36協定対策の費用対効果は?放置した場合の推定損失額【定量分析】

36協定違反のリスクは、法律で定められた「30万円以下の罰金」だけではありません。企業名公表による信用の失墜、採用競争力の低下、人材流出、そして高額な未払い残業代請求訴訟など、金額に換算できないほどの甚大な経営損失に繋がります。36協定対策にかかる費用は単なるコストではなく、企業の未来を守り、成長を促すための極めて重要な「投資」であると言えます。

直接的リスク:法律が定める罰則

まず、最も直接的なリスクとして、労働基準法第119条に定められた罰則があります。有効な36協定を届け出ずに時間外労働をさせたり、協定で定めた上限時間を超えて労働させたりした場合、「6ヶ月以下の懲役または30万円以下の罰金」が科される可能性があります。

「30万円なら大した金額ではない」と考えるのは非常に危険です。これはあくまで刑事罰であり、企業が受けるダメージのほんの入り口に過ぎません。

企業の信用が失墜していく様子を示すイメージイラスト

間接的リスク:金額換算不能な「レピュテーションリスク」

違反が悪質であると判断された場合、厚生労働省はウェブサイト上で「労働基準関係法令違反に係る公表事案」として企業名を公表します。一度公表されれば、その事実は半永久的にインターネット上に残り、以下のような計り知れないダメージをもたらします。

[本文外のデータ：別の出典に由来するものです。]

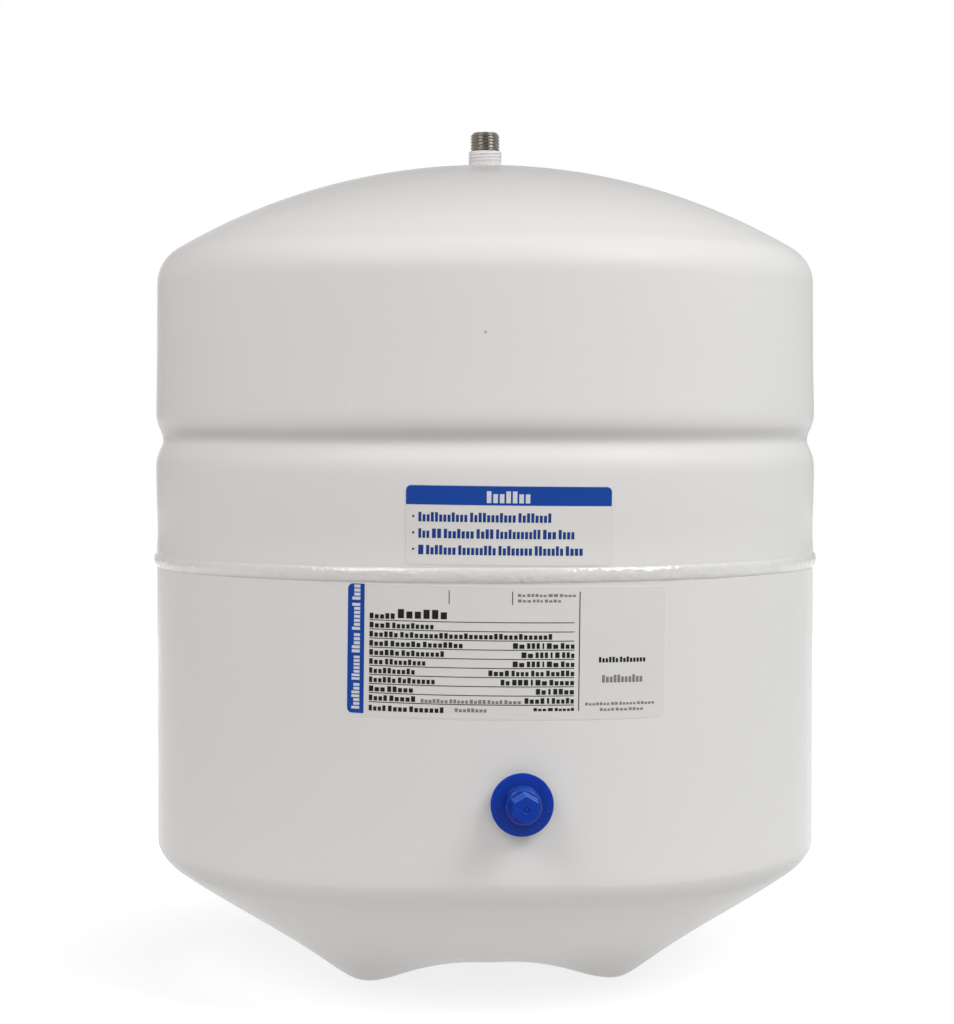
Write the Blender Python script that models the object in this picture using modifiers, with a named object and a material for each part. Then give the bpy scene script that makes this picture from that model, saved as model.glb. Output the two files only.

  • 信用の失墜と取引への悪影響: 取引先や金融機関からの信用を失い、既存の契約の見直しや新規取引の停止に繋がる恐れがあります。
  • 採用市場での致命的なハンディキャップ: 「ブラック企業」という烙印が押され、採用活動は著しく困難になります。特に優秀な人材ほど、コンプライアンス意識の低い企業を避ける傾向にあります。
  • 従業員の離職と生産性の低下: 既存社員のエンゲージメントは低下し、優秀な人材から流出していきます。残った社員の士気も下がり、組織全体の生産性が悪化する悪循環に陥ります。

潜在的リスク:ある日突然突きつけられる「未払い残業代請求」

見落とされがちですが、最も経営インパクトが大きいのがこのリスクです。そもそも、法的に有効な36協定が存在しなければ、時間外労働そのものが「違法」となり、従業員は過去に遡って未払い残業代を請求する権利を持ちます(賃金請求権の時効は当面3年)。

例えば、月50時間の残業をしていた従業員1人から過去3年分の未払い残業代を請求された場合、数百万円単位の支払いが必要になるケースも珍しくありません。これが複数人から同時に請求されれば、企業の財務基盤を揺るがす事態になりかねません。具体的な対策を怠ることは、こうした潜在的な負債を抱え続けることと同義です。

結論:36協定対策は「コスト」ではなく「未来への投資」

勤怠管理システムの導入費用や、社会保険労務士への相談費用は、確かに目先の出費です。しかし、それを怠った場合に発生しうる「罰金 + 信用失墜 + 人材流出 + 訴訟費用 + 未払い残業代」という損失の総額と比較すれば、どちらが賢明な経営判断であるかは明らかです。36協定対策は、リスクを回避する「守りの一手」であると同時に、従業員が安心して働ける環境を整備し、生産性を向上させる「攻めの投資」なのです。

よくある質問(FAQ)

Q1: 違反したら、すぐに企業名が公表されるのですか?

A1: 必ずしもすぐに公表されるわけではありません。労働基準監督署による是正勧告に従わないなど、悪質性が高いと判断された場合に公表されるのが一般的です。しかし、公表の基準は明確に定められているわけではなく、そのリスクは常に存在すると考えるべきです。

Q2: 従業員が納得して残業している場合でも、問題になりますか?

A2: はい、問題になります。36協定の締結・届出や上限時間の遵守は、会社の義務です。たとえ従業員の同意があったとしても、法律で定められた手続きや上限規制を無視することはできません。

Q3: 過去の違反についても、今から指導される可能性はありますか?

A3: あります。労働基準監督署の調査(臨検監督)は、過去の労働実態についても対象となります。また、未払い残業代の請求権の時効は当面3年間有効であるため、過去の不備が将来の大きなリスクとして表面化する可能性があります。